One of art's best qualities is its ability to bring people together and spark conversation. I whole-heartedly believe this is the idea behind KIACA Gallery. KIACA stands for Kabye Impact African Contemporary Art. Kabye, pronounced kah-bee-yeah, is the name of a West African Togolese ethnic group.
KIACA offers contemporary art by African, African-American, and African Diaspora cultures. The gallery's thrust is the promotion of cultural exchange. You don't go to KIACA just to buy art. You go to gain wisdom. You go to discuss and understand.
Owner Bamazi Talle, who goes by Talle, communicates with the public on various levels, offering visitors a range of interactive experiences including tours, lectures, seminars, studio classes, innovative educational programs, films, concerts, poetry readings, and other performances.
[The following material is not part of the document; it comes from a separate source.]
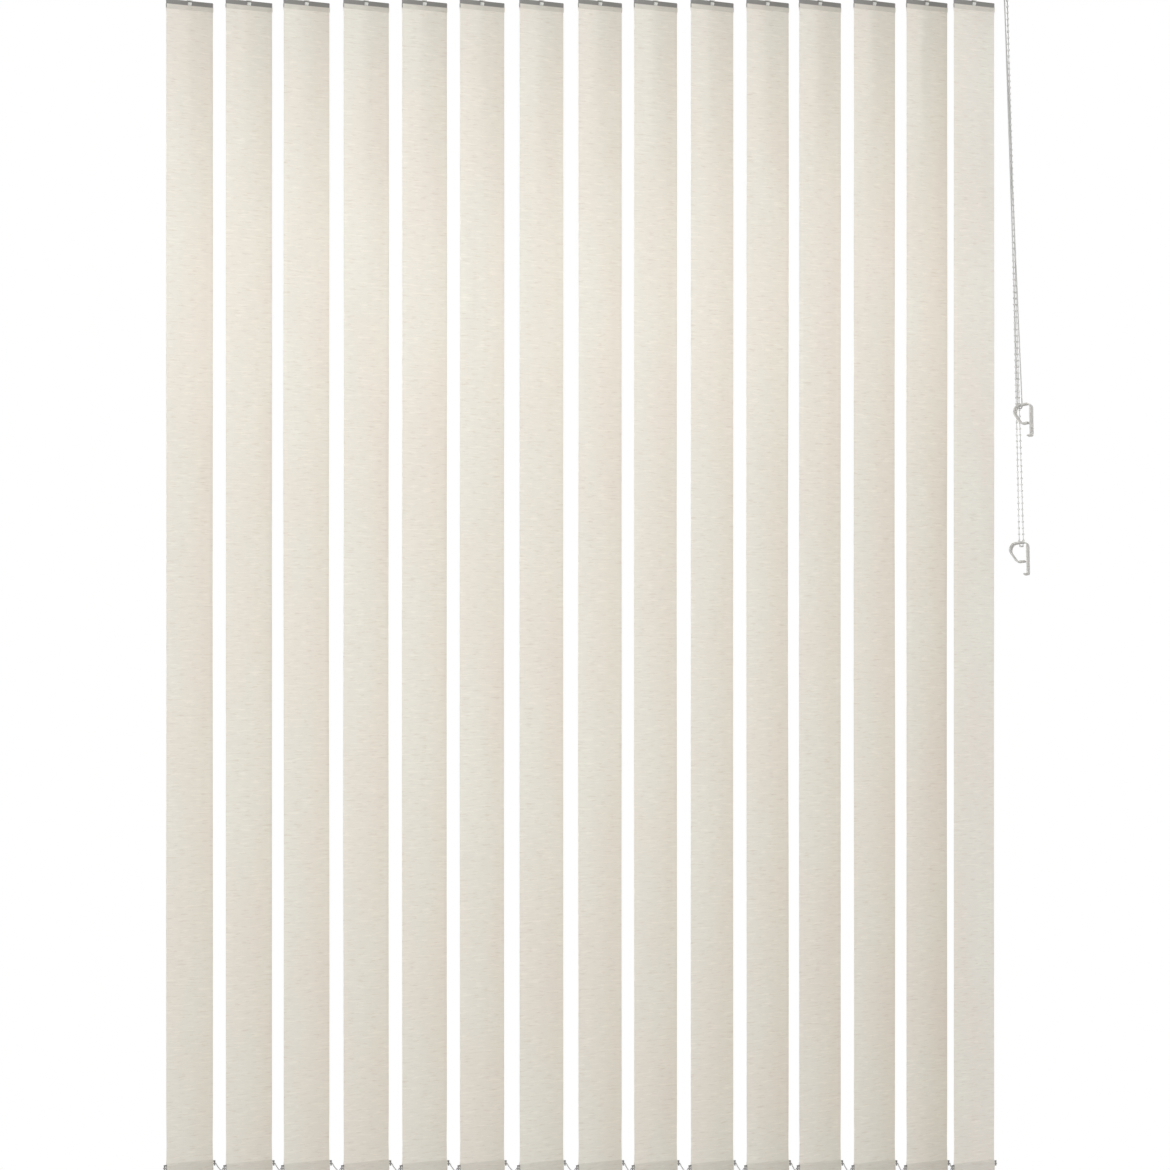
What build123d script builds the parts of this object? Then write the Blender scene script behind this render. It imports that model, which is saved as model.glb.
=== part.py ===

Walking into the gallery, you receive immediate confirmation that you are welcome. Talle is a wonderful host who speaks to visitors sincerely. He insisted on shaking my hand when I walked through the door, proceeded to engage me in deep conversation, and caught me off guard with a bear hug just before I left. A few weeks later, when I saw him on the street, he waved to me and shouted a greeting. I couldn't't believe he remembered my first name. It is obvious that what he does comes from the heart. Art thrives in this environment.
Every two months, KIACA offers a new exhibit, and the schedule is booked through 2012. Artists' demand for space in KIACA Gallery is so high that Talle has projected a long-term goal to open a full-scale museum dedicated to the same standards that hold his non-profit gallery together.
KIACA hosts all kinds of art: sculpture, painting, carved gourds, woven fabrics, and more. KIACA recently wrapped up a fund raising show featuring donated artwork by artists of various cultures. All proceeds from this event were donated to African organizations. Currently in the gallery are works by Gourd Master Sam X. The Gourd Master carves human forms from calabashes. This well-known artist attended the August Gallery Hop and mingled with his fans.
Talle himself is a well-known Columbus artist. His personal work lines the back wall of KIACA. Talle's recent interest has been invested in his life-sized portraits of Columbus' African artists like Ron Anderson and Tariq Tarey. Talle calls these artists "living griots," meaning they are living storytellers, passing on the stories of Africa. These portraits were recently featured at the Columbus Museum of Art.
Whether you're seeking insight into the African psyche, studying the elements of art, or just looking for good conversation, I highly recommend walking in to KIACA Gallery. It is not an experience you will soon forget.